Hope exists in pockets, but it’s the social commentary that Slug continues to excel at articulating. “I don’t even know you but I need your affection” on “Sculpting With Fire”, or the moment he addresses the state of modern emcees on “Positive Space”:
Make party and inflate the balloon
You bent me up into the shape of a spoon
I’m from a gutter full of ordinary litter
Where we figured that the storm will come and push us towards the river
This ain’t the underground this the compost
Stand and deliver call me Edward James Almost
Always appreciate the quintessentials
You rock over your vocals, I roll with these instrumentals
If you got a lot of voices in your vegetable
Avoid the noise that tries to poison your receptacles
I won’t pretend to know how you define successful
But I still wish you all of the success though
And when I’m dead, I’m gonna haunt the stereo
Temporary resident extraterrestrial
Check with me later for my specialty flavors
On your turntables and your record players
“Talk Talk” is lively, but sounds like a song lifted from a different artist’s album and plonked in the middle of this one, and doesn’t have a hook to match the dance-able instrumental. I wasn’t the biggest fan of “It Happened Last Morning” either, as musically it threatens to build to something bigger but never gets there.
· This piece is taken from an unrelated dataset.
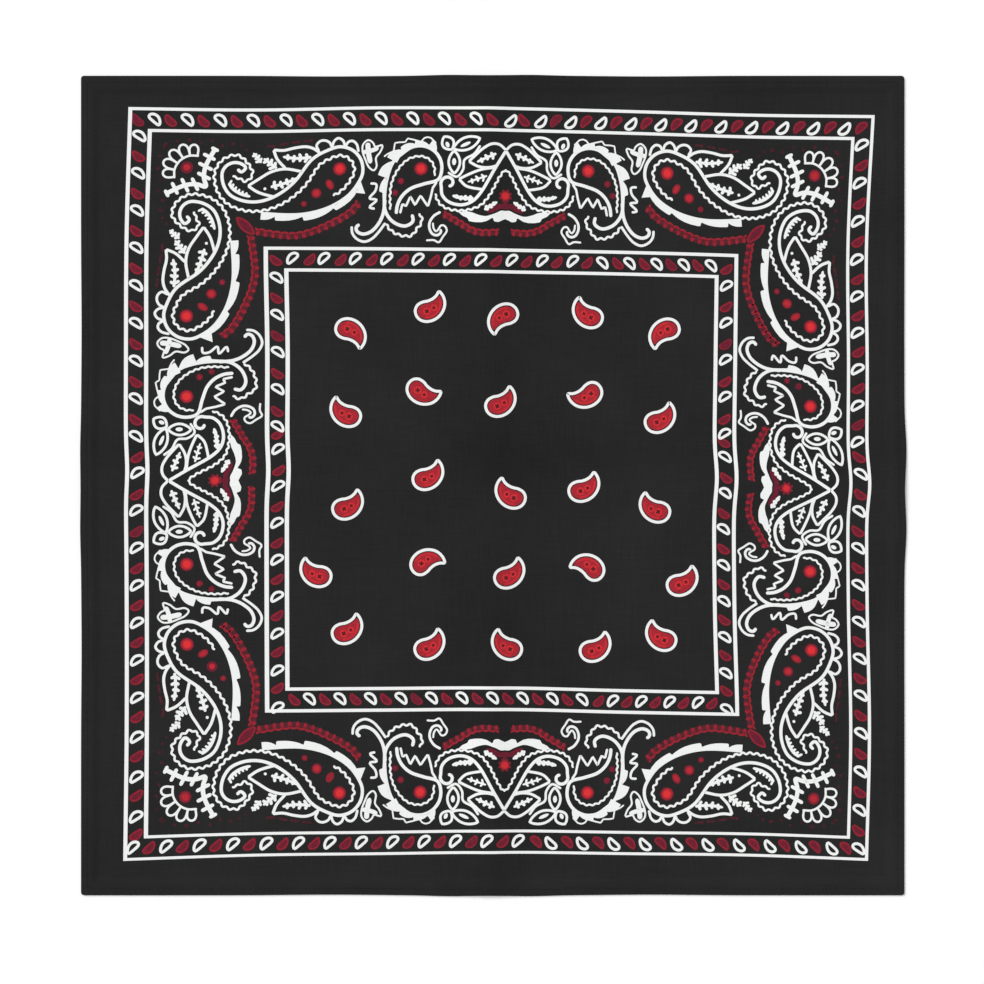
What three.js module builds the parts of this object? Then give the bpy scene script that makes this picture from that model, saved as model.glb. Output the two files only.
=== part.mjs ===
// A printed cotton bandana laid flat, face up: one nearly square cloth whose four edges are turned
// under and stitched. Millimetres, +Z up, +Y towards the top edge. The origin is on the surface that
// the cloth lies on, below the middle of its outline.
import * as THREE from "three";

// The finished cloth from fold to fold, the wall of its face, and the rounding of a corner.
const CLOTH = { width: 558, height: 555.4, wall: 1.0, cornerRadius: 2.2 };

// An edge turned under: how far it reaches in, its thickness, and the gap kept at each seam.
const HEM = { width: 6.35, thickness: 1.0, seamGap: 0.3 };

// The face stands on the hem from the edge to `starts`, and is down on the surface from `ends` on.
const STEP = { starts: 6.8, middle: 9.6, ends: 13.5 };

// The two packing folds, pressed in and never quite flat again. `place` is where the crest runs from
// the middle of the cloth, `crest` how broad its top is, `reach` where it has died away.
const FOLDS = {
  up: { place: -2, height: 1.9, crest: 14, reach: 48 },
  across: { place: -3, height: 1.5, crest: 18, reach: 54 },
};

// Low swells that the folding left in the cloth: middle, heading in degrees from +X, half sizes, height.
const SWELLS = [
  { x: -168, y: 176, heading: 38, halfLength: 120, halfWidth: 62, height: 0.55 },
  { x: 158, y: 196, heading: -14, halfLength: 130, halfWidth: 66, height: 0.7 },
  { x: 181, y: -148, heading: 52, halfLength: 115, halfWidth: 64, height: 0.6 },
  { x: -146, y: -188, heading: -24, halfLength: 125, halfWidth: 68, height: 0.65 },
];

// How far each edge strays from a straight line: out beside the fold that crosses it, in further on.
const EDGES = {
  left: { bulge: 0.55, drawIn: 0.4 },
  right: { bulge: 1.35, drawIn: 0.1 },
  top: { bulge: 0.6, drawIn: 0.45 },
  bottom: { bulge: 0.6, drawIn: 0.45 },
};
const BULGE = { at: 27, spread: 19 };
const DRAW_IN = { at: 108, spread: 40 };
const EDGE_REACH = 60;

// Grid lines: near an edge, as shares of a fold's reach beside its crest, and the step in between.
const RIM_LINES = [0, 0.4 * CLOTH.cornerRadius, CLOTH.cornerRadius];
const STEP_LINES = [STEP.starts, STEP.middle, STEP.ends];
const FOLD_SHARES = [1, 0.62, 0.36, 0.16];
const OPEN_STEP = 31;

const INK = { color: 0x282828, roughness: 0.92, metalness: 0 };

// 1 at 0, easing to 0 at 1.
function ease(t) {
  const u = THREE.MathUtils.clamp(t, 0, 1);
  return 1 - u * u * (3 - 2 * u);
}

function bell(distance, spread) {
  return Math.exp(-((distance / spread) ** 2));
}

// How far an edge strays outwards at a distance from its fold.
function stray(edge, fromFold) {
  const away = Math.abs(fromFold);
  return (
    edge.bulge * bell(away - BULGE.at, BULGE.spread) -
    edge.drawIn * bell(away - DRAW_IN.at, DRAW_IN.spread)
  );
}

// A corner's square of side r becomes a quarter circle; points beyond it stay where they are.
function roundCorner(a, b, r) {
  if (a >= r || b >= r) return [a, b];
  const p = (r - a) / r;
  const q = (r - b) / r;
  return [
    r - r * p * Math.sqrt(1 - (q * q) / 2),
    r - r * q * Math.sqrt(1 - (p * p) / 2),
  ];
}

// One packing fold's height: a soft crest that dies away at its reach.
function foldHeight(fold, position) {
  const away = Math.abs(position - fold.place);
  const crest = fold.crest ** 2 / (away ** 2 + fold.crest ** 2);
  return fold.height * crest * ease(away / fold.reach);
}

function swellHeight(swell, x, y) {
  const turn = THREE.MathUtils.degToRad(swell.heading);
  const along = (x - swell.x) * Math.cos(turn) + (y - swell.y) * Math.sin(turn);
  const aside = (y - swell.y) * Math.cos(turn) - (x - swell.x) * Math.sin(turn);
  const out = (along / swell.halfLength) ** 2 + (aside / swell.halfWidth) ** 2;
  return out < 1 ? swell.height * (1 - out) ** 2 : 0;
}

// The cloth's own rise over the surface, where no hem is under it.
function relief(x, y) {
  const up = foldHeight(FOLDS.up, x);
  const across = foldHeight(FOLDS.across, y);
  const crossing = (up * across) / Math.max(FOLDS.up.height, FOLDS.across.height);
  const swells = SWELLS.reduce((sum, swell) => sum + swellHeight(swell, x, y), 0);
  return up + across - crossing + swells;
}

// The point of the face's underside at `s` from the left edge and `t` from the bottom edge.
function clothPoint(s, t) {
  const fromRight = CLOTH.width - s;
  const fromTop = CLOTH.height - t;
  const [a, b] = roundCorner(
    Math.min(s, fromRight),
    Math.min(t, fromTop),
    CLOTH.cornerRadius,
  );
  let x = (s < fromRight ? a : CLOTH.width - a) - CLOTH.width / 2;
  let y = (t < fromTop ? b : CLOTH.height - b) - CLOTH.height / 2;
  const nearest = Math.min(s, t, fromRight, fromTop);
  const stand =
    (HEM.thickness + HEM.seamGap) *
    ease((nearest - STEP.starts) / (STEP.ends - STEP.starts));
  const z = stand + relief(x, y);
  const sideways = y - FOLDS.across.place;
  const lengthways = x - FOLDS.up.place;
  x += stray(EDGES.right, sideways) * ease(fromRight / EDGE_REACH);
  x -= stray(EDGES.left, sideways) * ease(s / EDGE_REACH);
  y += stray(EDGES.top, lengthways) * ease(fromTop / EDGE_REACH);
  y -= stray(EDGES.bottom, lengthways) * ease(t / EDGE_REACH);
  return new THREE.Vector3(x, y, z);
}

// Even steps from one line to the next, both ends left out.
function between(from, to) {
  const cells = Math.max(1, Math.round((to - from) / OPEN_STEP));
  return Array.from({ length: cells - 1 }, (_, i) => from + ((to - from) * (i + 1)) / cells);
}

// Lines across the whole cloth: close together at both rims and beside the fold.
function clothLines(length, fold) {
  const crest = length / 2 + fold.place;
  const rim = [...RIM_LINES, ...STEP_LINES];
  const before = FOLD_SHARES.map((share) => crest - share * fold.reach);
  const after = FOLD_SHARES.map((share) => crest + share * fold.reach).reverse();
  const farRim = rim.map((line) => length - line).reverse();
  return [
    ...rim,
    ...between(STEP.ends, before[0]),
    ...before,
    crest,
    ...after,
    ...between(after[after.length - 1], length - STEP.ends),
    ...farRim,
  ];
}

// A closed wall over a grid of lines, between two heights measured from the face's underside.
function wallGeometry(acrossLines, upLines, low, high) {
  const columns = acrossLines.length;
  const positions = [];
  for (const offset of [low, high])
    for (const t of upLines)
      for (const s of acrossLines) {
        const point = clothPoint(s, t);
        positions.push(point.x, point.y, point.z + offset);
      }
  const layer = columns * upLines.length;
  const at = (i, j) => j * columns + i;
  const faces = [];
  for (let j = 0; j + 1 < upLines.length; j++)
    for (let i = 0; i + 1 < columns; i++) {
      const [a, b, c, d] = [at(i, j), at(i + 1, j), at(i + 1, j + 1), at(i, j + 1)];
      faces.push(a, c, b, a, d, c);
      faces.push(layer + a, layer + b, layer + c, layer + a, layer + c, layer + d);
    }
  const last = { i: columns - 1, j: upLines.length - 1 };
  const border = [];
  for (let i = 0; i < last.i; i++) border.push([at(i, 0), at(i + 1, 0)]);
  for (let j = 0; j < last.j; j++) border.push([at(last.i, j), at(last.i, j + 1)]);
  for (let i = last.i; i > 0; i--) border.push([at(i, last.j), at(i - 1, last.j)]);
  for (let j = last.j; j > 0; j--) border.push([at(0, j), at(0, j - 1)]);
  for (const [a, b] of border) faces.push(a, b, layer + b, a, layer + b, layer + a);
  const geometry = new THREE.BufferGeometry();
  geometry.setAttribute("position", new THREE.Float32BufferAttribute(positions, 3));
  geometry.setIndex(faces);
  geometry.computeVertexNormals();
  return geometry;
}

function clothMesh(name, acrossLines, upLines, low, high) {
  const mesh = new THREE.Mesh(
    wallGeometry(acrossLines, upLines, low, high),
    new THREE.MeshStandardMaterial(INK),
  );
  mesh.name = name;
  return mesh;
}

// The four hems lie under the rim. The side hems run the whole way, through the corners; the top and
// bottom hems end one seam gap short of them.
function hemMeshes(acrossLines, upLines) {
  const strip = [...RIM_LINES, HEM.width];
  const low = -HEM.seamGap - HEM.thickness;
  const high = -HEM.seamGap;
  const endsAt = HEM.width + HEM.seamGap;
  const inner = acrossLines.filter((s) => s > endsAt && s < CLOTH.width - endsAt);
  const run = [endsAt, ...inner, CLOTH.width - endsAt];
  const farSide = (length) => strip.map((line) => length - line).reverse();
  return [
    clothMesh("hem_left", strip, upLines, low, high),
    clothMesh("hem_right", farSide(CLOTH.width), upLines, low, high),
    clothMesh("hem_bottom", run, strip, low, high),
    clothMesh("hem_top", run, farSide(CLOTH.height), low, high),
  ];
}

function bandana() {
  const acrossLines = clothLines(CLOTH.width, FOLDS.up);
  const upLines = clothLines(CLOTH.height, FOLDS.across);
  const panel = clothMesh("cloth_panel", acrossLines, upLines, 0, CLOTH.wall);
  const group = new THREE.Group();
  group.add(panel, ...hemMeshes(acrossLines, upLines));
  // The edges stray by different amounts, so the middle of the outline is brought to the origin.
  const middle = new THREE.Box3().setFromObject(panel).getCenter(new THREE.Vector3());
  group.position.set(-middle.x, -middle.y, 0);
  return group;
}

export default bandana();
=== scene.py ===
"""A printed cotton bandana laid flat, face up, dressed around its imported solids.

Every size is in millimetres, in the cloth's own frame: +X towards the right-hand edge, +Y towards the
top edge and +Z out of the printed face. Meshes are written in metres. The cloth repeats the named
values of its solids, so the shell, the hems, the stitching and the ink all lie on one form.
"""

import logging
import math
from dataclasses import dataclass, field, replace
from enum import Enum

import bpy
import numpy as np
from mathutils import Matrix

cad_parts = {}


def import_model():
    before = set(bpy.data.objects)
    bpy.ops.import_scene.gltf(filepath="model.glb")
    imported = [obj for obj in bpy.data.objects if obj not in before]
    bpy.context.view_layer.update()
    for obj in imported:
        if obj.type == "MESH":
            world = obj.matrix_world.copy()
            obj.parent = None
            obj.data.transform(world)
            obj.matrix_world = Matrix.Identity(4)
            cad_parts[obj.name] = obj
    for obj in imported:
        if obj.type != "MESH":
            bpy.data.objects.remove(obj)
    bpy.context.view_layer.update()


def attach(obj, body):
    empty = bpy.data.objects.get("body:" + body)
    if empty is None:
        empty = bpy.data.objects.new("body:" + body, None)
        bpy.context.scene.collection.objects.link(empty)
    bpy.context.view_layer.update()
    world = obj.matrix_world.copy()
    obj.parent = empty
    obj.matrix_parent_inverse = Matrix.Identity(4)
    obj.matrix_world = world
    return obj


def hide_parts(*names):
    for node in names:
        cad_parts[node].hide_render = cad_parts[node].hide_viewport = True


LOG = logging.getLogger("bandana")
MM = 0.001
BODY = "root"
PLANAR_MAP = "OFBake"
TONE = "tone"

# Half of the square that every piece's flat map covers.
HALF_MAP = 284.0

# Tables of points in order, tables with three numbers to a row, and a material's sockets.
Points = tuple[tuple[float, float], ...]
Triples = tuple[tuple[float, float, float], ...]
Socket = bpy.types.NodeSocket


def ease(t: np.ndarray) -> np.ndarray:
    """1 at 0, falling smoothly to 0 at 1, flat beyond both: one less u squared times (3 - 2u)."""
    u = np.clip(t, 0.0, 1.0)
    return 1.0 - u * u * (3.0 - 2.0 * u)


def bell(distance: np.ndarray, spread: float) -> np.ndarray:
    """A bell: e to the power of minus the square of distance over spread."""
    return np.exp(-((distance / spread) ** 2))


# meshes


def grid_quads(rows: int, columns: int, loop: bool = False) -> np.ndarray:
    """The quads of a grid of points numbered row by row.

    Args:
        rows: How many rows of points there are.
        columns: How many points each row holds.
        loop: Whether the last row joins the first.

    Returns:
        An array of quads, four point numbers each, anticlockwise seen with rows up and columns right.
    """
    numbers = np.arange(rows * columns).reshape(rows, columns)
    after = np.roll(numbers, -1, axis=0)
    if not loop:
        numbers, after = numbers[:-1], after[:-1]
    a, b = numbers[:, :-1], numbers[:, 1:]
    c, d = after[:, 1:], after[:, :-1]
    return np.stack([a, b, c, d], axis=-1).reshape(-1, 4)


def rim_of(rows: int, columns: int, loop: bool = False) -> np.ndarray:
    """The directed edges round a grid of points, in the order that its quads walk them.

    Args:
        rows: How many rows of points there are.
        columns: How many points each row holds.
        loop: Whether the last row joins the first, which leaves two rims and no ends.

    Returns:
        An array of pairs of point numbers.
    """
    numbers = np.arange(rows * columns).reshape(rows, columns)
    first, last = numbers[:, 0], numbers[:, -1]
    if loop:
        return np.concatenate(
            [
                np.stack([np.roll(first, -1), first], axis=1),
                np.stack([last, np.roll(last, -1)], axis=1),
            ]
        )
    return np.concatenate(
        [
            np.stack([numbers[0, :-1], numbers[0, 1:]], axis=1),
            np.stack([last[:-1], last[1:]], axis=1),
            np.stack([numbers[-1, 1:], numbers[-1, :-1]], axis=1),
            np.stack([first[1:], first[:-1]], axis=1),
        ]
    )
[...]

“S.M.O.R.E.S.” is very much an album of ups and downs, not necessarily in terms of quality, but in terms of structure. After every two songs, there is a minute-long one, as if to give the listener a brief moment to take a breath, before being dragged back into another thought-provoking tale from Slug. Ok, dragged is probably the incorrect term, because there’s a friendly, conversational style to how Slug raps, and it often makes his message strike harder. He’ll warmly guide you into the greyest world in the most eloquent manner. It’s reality rap, bordering on self-help for an artist with a wide emotional range that’s constantly questioning himself. It never reaches the morbidness of an NF record, but I wouldn’t be surprised if people bounced off of this album. If anything, it reminds me of the brilliant Elzhi album “Lead Poison” which dealt with depression. Rich with storytelling and unfiltered emotion, “S.M.O.R.E.S.” is similarly potent, and is frequently revisited.
With the duo about to drop their new EP “Talk Talk” as well in December, it’s hard to argue with such an impressive, varied discography. “So Many Other Realities Exist Simultaneously” sits proudly alongside “God Loves Ugly“, “When Life Gives You Lemon, You Paint That Shit Gold” and “You Can’t Imagine How Much Fun We’re Having” as excellent examples of hip-hop albums that are as real as it gets. They’ll be the first to admit they aren’t the trendiest or the dopest, but they may well be the most genuine. Their talent seemingly shows no signs of waning as they approach their fifties- that’s the reality I’m seeing.